Actually, the culprit behind this wave of selling is crude oil!
The market logic right now is particularly simple:
Middle East tensions escalate → oil prices surge → enterprise production costs skyrocket → profits shrink → stock markets can't hold up
And once oil prices rise, inflation follows → the Fed won't dare cut rates easily → high rates must persist longer → gold, Bitcoin, and other assets all get suppressed
So it's not simply "buy gold during war," but rather everyone is worried about stagflation (prices rising, economy not growing)!
Here are 3 key things to watch next:
1️⃣ Will the Middle East conflict spread to oil and gas core regions?
If tensions continue to escalate, oil prices will be hard to push down.
2️⃣ Will oil prices stay elevated indefinitely?
If Brent crude remains above $100-$110 per barrel long-term, then inflation, enterprise costs, and consumer confidence will all suffer—that's a big problem.
3️⃣ Will the Fed remain hawkish?
As long as inflation doesn't come down, the Fed will keep saying "high rates will persist longer," and all investment assets will face pressure.
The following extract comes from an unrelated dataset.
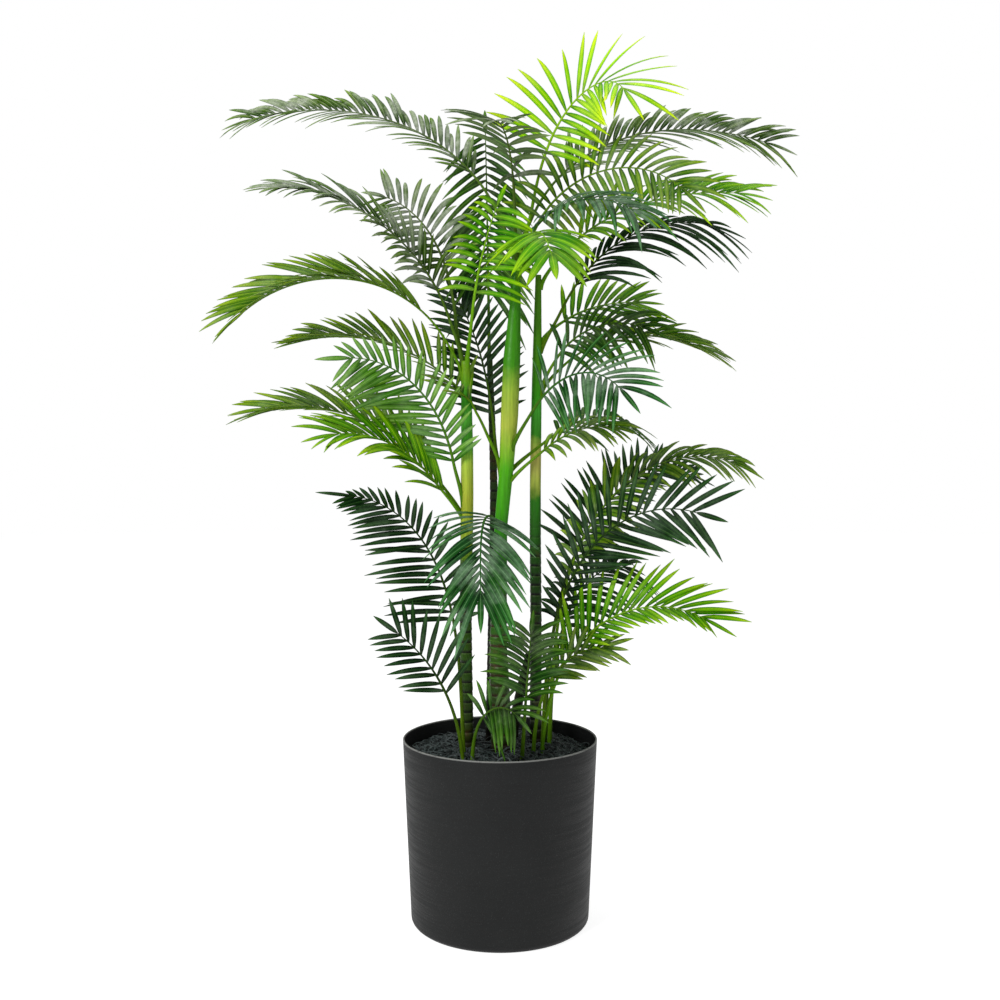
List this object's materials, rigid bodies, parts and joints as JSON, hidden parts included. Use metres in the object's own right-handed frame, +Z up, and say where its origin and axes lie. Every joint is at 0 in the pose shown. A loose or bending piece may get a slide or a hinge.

A word on gold and Bitcoin:
Gold can provide hedging, but it can't withstand the market's fear that rates will stay high, so it gets dragged down too.
Bitcoin isn't even a safe-haven asset—it's the "magnifying glass" of market sentiment. When facing stagflation plus high rates, falling first is the natural response.
So don't just stare at whether a particular asset's price breaks through support levels. Focus more on oil prices and interest rate expectations! If oil prices don't retreat, markets won't truly stabilize.